Dans la cité ouvrière de Besançon au bord du Doubs où naît le petit Christophe, la vie file vite et sans temps morts, et on a tout juste le temps de s’attendrir un peu, les mains dans l’eau de vaisselle, quand passe une chanson sentimentale à la radio. Le premier grand amour du garçon est la chienne Nouchka, qu’on emmène tous les dimanches courir le long du fleuve et attraper les rats ; sa mort lui cause son premier choc, le laissant soudain bègue et sujet aux allergies.

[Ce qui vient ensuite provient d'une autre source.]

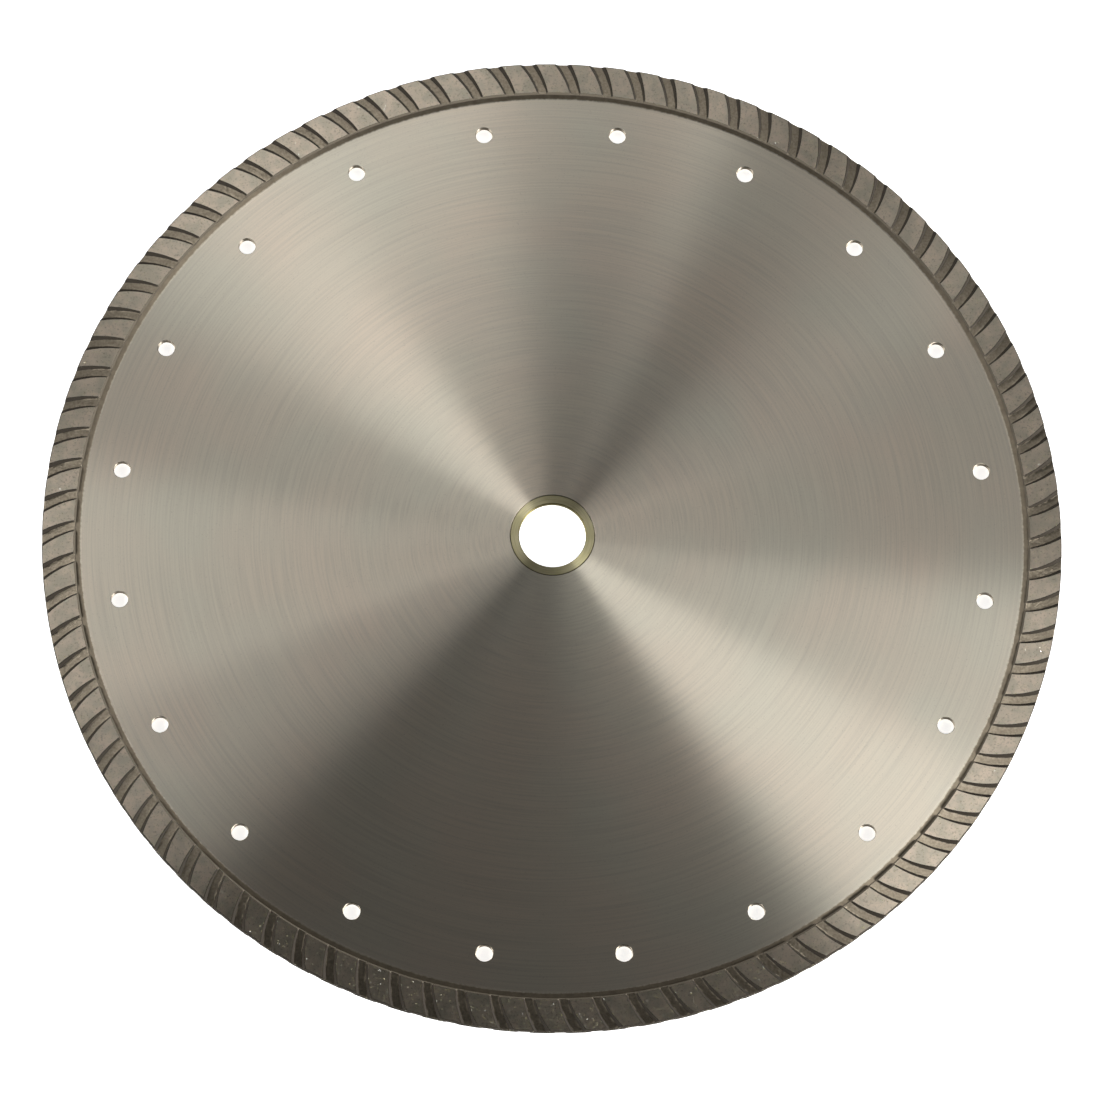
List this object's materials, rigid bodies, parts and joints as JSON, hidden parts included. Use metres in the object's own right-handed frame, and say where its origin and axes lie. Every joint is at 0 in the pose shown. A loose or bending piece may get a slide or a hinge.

L’hypersensibilité de l’enfant, dont l’organisme « réagit exagérément aux manifestations de la nature », inquiète ses parents qui le traînent chez l’allergologue : « Je ne veux pas qu’on m’enlève ma sensibilité ! » Aiguë (« Si je touche quelqu’un, j’ai peur d’avoir mal »), la sensibilité est d’abord une affaire de tact – une façon d’être affecté par le monde extérieur, de lui opposer une porosité telle qu’elle risque de mettre en danger l’être lui-même.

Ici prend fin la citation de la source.